Enforcement in New Zealand

New Zealand became a colony of Great Britain in 1841. The effect of this was the adoption of English common law and many pieces of English legislation as the law of New Zealand. This system was confirmed by the English Laws Act 1858. Initially therefore the private International law of England was the private international law of New Zealand. New Zealand has ratified few private international law conventions. One example is the 1983 Closer Economic Relations Trade Agreement with Australia in which the two countries agreed to harmonize their laws. New Zealand has a non-reciprocity based regime for the recognition and enforcement of judgements. Common Law rules apply equally to judgements of all countries. The Reciprocal Enforcement of Judgements Act 1934 allows recognition of UK judgements and provides for orders in council to permit the judgments of specific states to be recognised and registered as judgements of the New Zealand High Court. In practice very few such Orders in Council have been made.
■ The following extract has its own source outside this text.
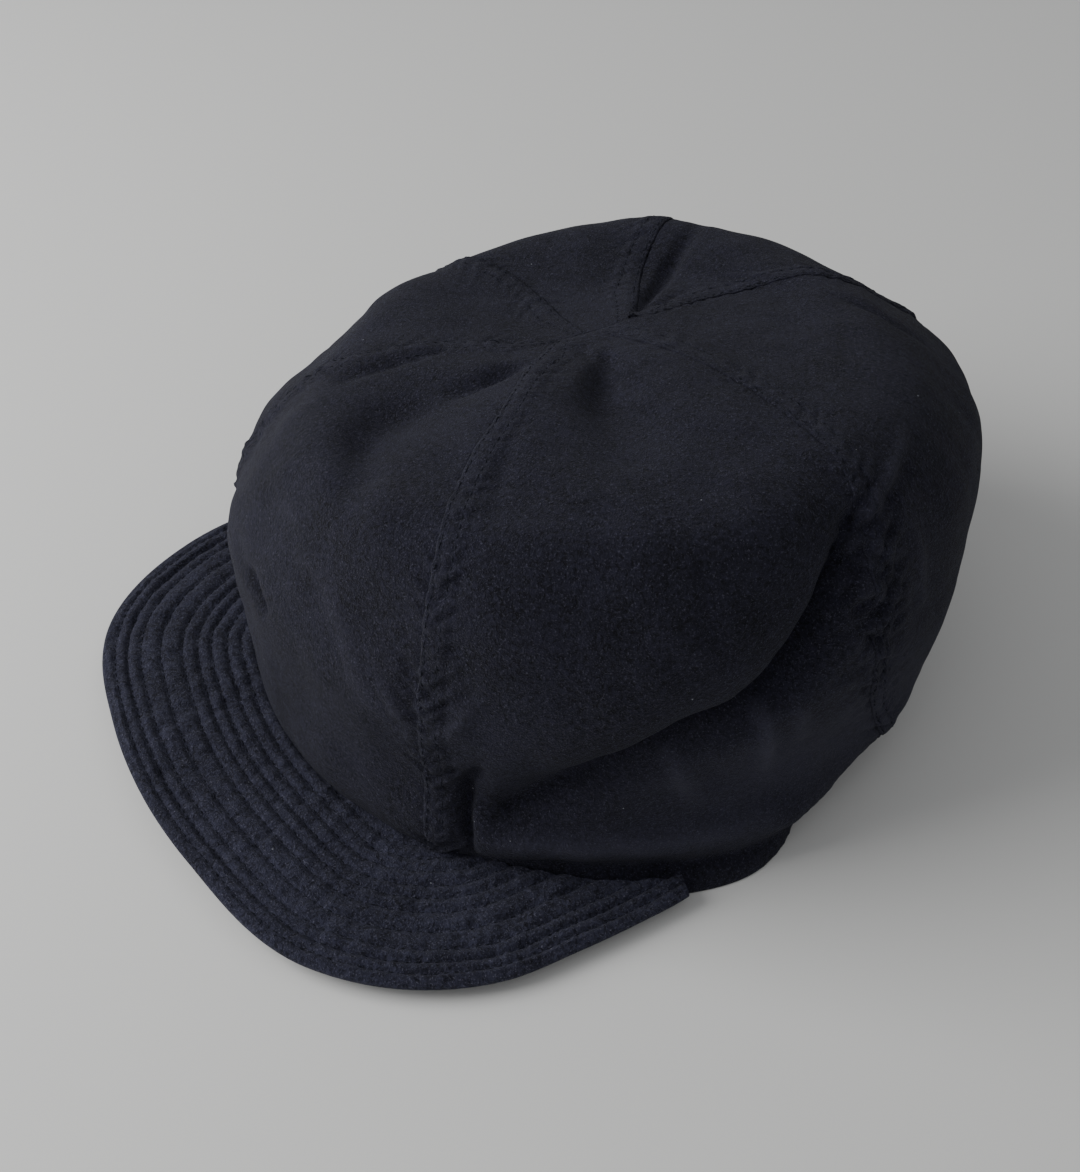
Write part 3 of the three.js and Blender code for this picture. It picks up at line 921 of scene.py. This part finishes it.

At common law, a general money judgment in personam of a foreign Court of competent jurisdiction is regarded as creating a debt owed by the judgment creditor to the judgment debtor, on which an action may be brought in the High Court alternatively the creditor may sue in New Zealand on the same cause of action or both. Where a person is subject to the jurisdiction of a foreign Court, that person has an obligation to comply with an order made by that Court. The original cause of action on which a foreign judgment is based does not merge in the foreign judgment: it is open to a plaintiff who has obtained judgment in a foreign Court to sue on the foreign judgment itself or on the original cause of action.

If a foreign Court has given judgment on a claim for either party, and proceedings are brought in New Zealand on the original cause of action, the judgment may be relied on as the basis for a cause of action estoppel or issue estoppel by the party in whose favour the claim, or a particular issue, was determined.